“That Awkward Moment,” starring Zac Efron, Michael B. Jordan and Miles Teller, is one of a new breed of films: the bromantic-comedy. It follows three male friends through the rollercoaster of transitioning from being single to being in a complex relationship. While it is funny and touching at times, it is made for a male audience who, because of its romantic-comedy format, are not coming to the theater.
While the three characters are good friends, they are all fairly different. As Jason (Efron) and Daniel (Teller) continue to casually date women, Mikey (Jordan) watches as his marriage crumbles after finding out his wife has been cheating on him. Much of the movie follows Mikey fighting the feelings of love for his wife with being pushed to move on. Daniel, the classic bachelor who will tell women anything, begins to fall for his “wing woman,” but is frightened to admit to Jason and Mikey that he is committing to a relationship. Then there is Jason, the focus of the movie, one moment being a complete jerk, then another making a sweet and meaningful gesture towards his love interest, Ellie (Imogen Poots).
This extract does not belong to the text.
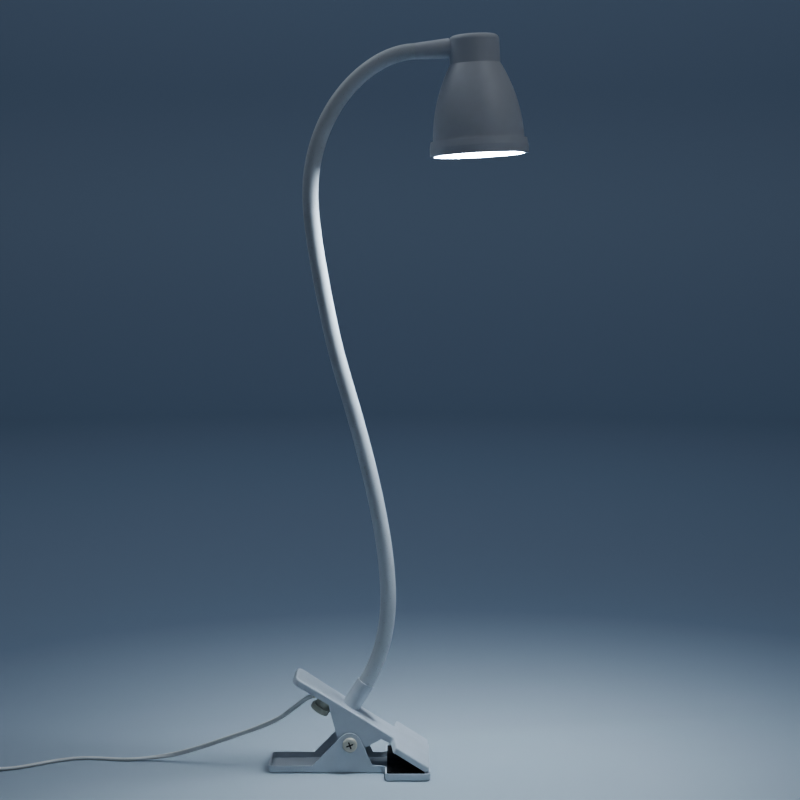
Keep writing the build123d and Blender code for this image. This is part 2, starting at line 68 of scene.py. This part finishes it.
# ---------------------------------------------------------------- materials
class Paint:
    """A node material: a base colour with detail from noise, in the part's own coordinates."""

    def __init__(self, name, colour, roughness, metallic=0.0):
        self.material = bpy.data.materials.new(name)
        self.material.use_nodes = True
        self.tree = self.material.node_tree
        self.shader = self.tree.nodes["Principled BSDF"]
        self.shader.inputs["Metallic"].default_value = metallic
        self.colour = (*colour, 1.0)
        self.set("Base Color", self.colour)
        self.set("Roughness", roughness)
        self.coords = self.node("ShaderNodeTexCoord").outputs["Object"]

    def node(self, kind, **settings):
        made = self.tree.nodes.new(kind)
        for key, value in settings.items():
            setattr(made, key, value)
        return made

    def join(self, source, target):
        self.tree.links.new(source, target)

    def set(self, socket, value):
        self.shader.inputs[socket].default_value = value

    def drive(self, socket, source):
        """Shader input fed from another node."""
        self.join(source, self.shader.inputs[socket])

    def noise(self, size, detail=3.0, roughness=0.55, stretch=(1, 1, 1)):
        """Noise between 0 and 1, with features of about size metres."""
        mapping = self.node("ShaderNodeMapping")
        mapping.inputs["Scale"].default_value = [s / size for s in stretch]
        self.join(self.coords, mapping.inputs["Vector"])
        texture = self.node("ShaderNodeTexNoise")
        texture.inputs["Scale"].default_value = 1.0
        texture.inputs["Detail"].default_value = detail
        texture.inputs["Roughness"].default_value = roughness
        self.join(mapping.outputs["Vector"], texture.inputs["Vector"])
        return texture.outputs["Fac"]

    def ramp(self, source, low, high, from_low=0.35, from_high=0.65):
        """Value that runs from low to high as source does between its two limits."""
        ranged = self.node("ShaderNodeMapRange")
        ranged.inputs["From Min"].default_value = from_low
        ranged.inputs["From Max"].default_value = from_high
        ranged.inputs["To Min"].default_value = low
        ranged.inputs["To Max"].default_value = high
        self.join(source, ranged.inputs["Value"])
        return ranged.outputs["Result"]

    def mix(self, factor, first, second):
        """Colour between two, each a colour or a socket."""
        mixed = self.node("ShaderNodeMix", data_type="RGBA")
        self.join(factor, mixed.inputs["Factor"])
        for value, socket in ((first, mixed.inputs["A"]), (second, mixed.inputs["B"])):
            if isinstance(value, tuple):
                socket.default_value = (*value[:3], 1.0)
            else:
                self.join(value, socket)
        return mixed.outputs["Result"]

    def multiply(self, first, second):
        made = self.node("ShaderNodeMath", operation="MULTIPLY")
        self.join(first, made.inputs[0])
        self.join(second, made.inputs[1])
        return made.outputs[0]

    def distance(self, source, centre):
        """How far a vector is from a fixed place, in metres."""
        made = self.node("ShaderNodeVectorMath", operation="DISTANCE")
        self.join(source, made.inputs[0])
        made.inputs[1].default_value = centre
        return made.outputs["Value"]

    def mottle(self, size, amount, tint=(1, 1, 1)):
        """Slow change of the base colour, darker by amount in places."""
        dark = tuple(c * (1 - amount) * t for c, t in zip(self.colour, tint))
        return self.mix(self.ramp(self.noise(size), 0, 1), self.colour, dark)

    def bump(self, layers):
        """Layers of (height, distance in metres, strength), the first one deepest."""
        normal = None
        for height, distance, strength in layers:
            made = self.node("ShaderNodeBump")
            made.inputs["Distance"].default_value = distance
            made.inputs["Strength"].default_value = strength
            self.join(height, made.inputs["Height"])
            if normal:
                self.join(normal, made.inputs["Normal"])
            normal = made.outputs["Normal"]
        self.join(normal, self.shader.inputs["Normal"])

    def edge_mask(self, radius, low=0.02, high=0.25):
        """1 on sharp edges, 0 on flats: how far the rounded normal leans from the real one."""
        bevel = self.node("ShaderNodeBevel", samples=4)
        bevel.inputs["Radius"].default_value = radius
        real = self.node("ShaderNodeNewGeometry").outputs["Normal"]
        dot = self.node("ShaderNodeVectorMath", operation="DOT_PRODUCT")
        self.join(bevel.outputs["Normal"], dot.inputs[0])
        self.join(real, dot.inputs[1])
        return self.ramp(dot.outputs["Value"], 1, 0, 1 - high, 1 - low)

    def recess(self, y_from, y_to, centre, radius):
        """1 between two depths along Y and within radius of the centre (x, z), 0 outside."""
        split = self.node("ShaderNodeSeparateXYZ")
        self.join(self.coords, split.inputs["Vector"])
        flat = self.node("ShaderNodeCombineXYZ")
        self.join(split.outputs["X"], flat.inputs["X"])
        self.join(split.outputs["Z"], flat.inputs["Z"])
        distance = self.distance(flat.outputs["Vector"], (centre[0], 0, centre[1]))
        near = self.ramp(distance, 1, 0, radius, radius * 1.04)
        deep = self.ramp(split.outputs["Y"], 0, 1, y_from, y_to)
        return self.multiply(near, deep)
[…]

The movie tries a bit too hard with crude humor and excessive amounts of swearing; however, the latter pales in comparison to “The Wolf of Wall Street.” “That Awkward Moment” slowly becomes deeper, more like its root genre, and by the last scenes is worthy of a Meg Ryan “chick-flick.”
An appropriate metaphor for the film appears several times, as a topic with some controversy: scotch and ice cream. Jason and Daniel mock Mikey for wanting to wallow in his failed relationship and a carton of Ben and Jerry’s Chocolate Peanut Buttery Swirl. But as the story moves on, the other two begin to balance the need for scotch and the attraction of ice cream for mending a broken heart.
The characters seem to put on an emotionally impenetrable mask for their friends and another to compensate for their lack of emotions when talking to women, which makes women wonder, “Is this really what men talk about?”
It is similar to recent movies such as “The Ugly Truth,” starring Katherine Heigl and Gerard Butler, which also leans toward a male perspective in the world of dating, but unlike its counterparts, is solely focused on men.
The Efron film is set in New York City and able to capture the feeling of both the up-and-coming professional’s New York and the luxurious lives of the successful, coveted by the young, which, as pointed out by Imogen Poots’ character, is the attraction of the city.
Although the storyline is quite predictable, the actors deliver their parts well enough, but despite leaving audiences smiling as they walk out, one major flaw remains: it is made for an audience that, apart from date night, will never see it.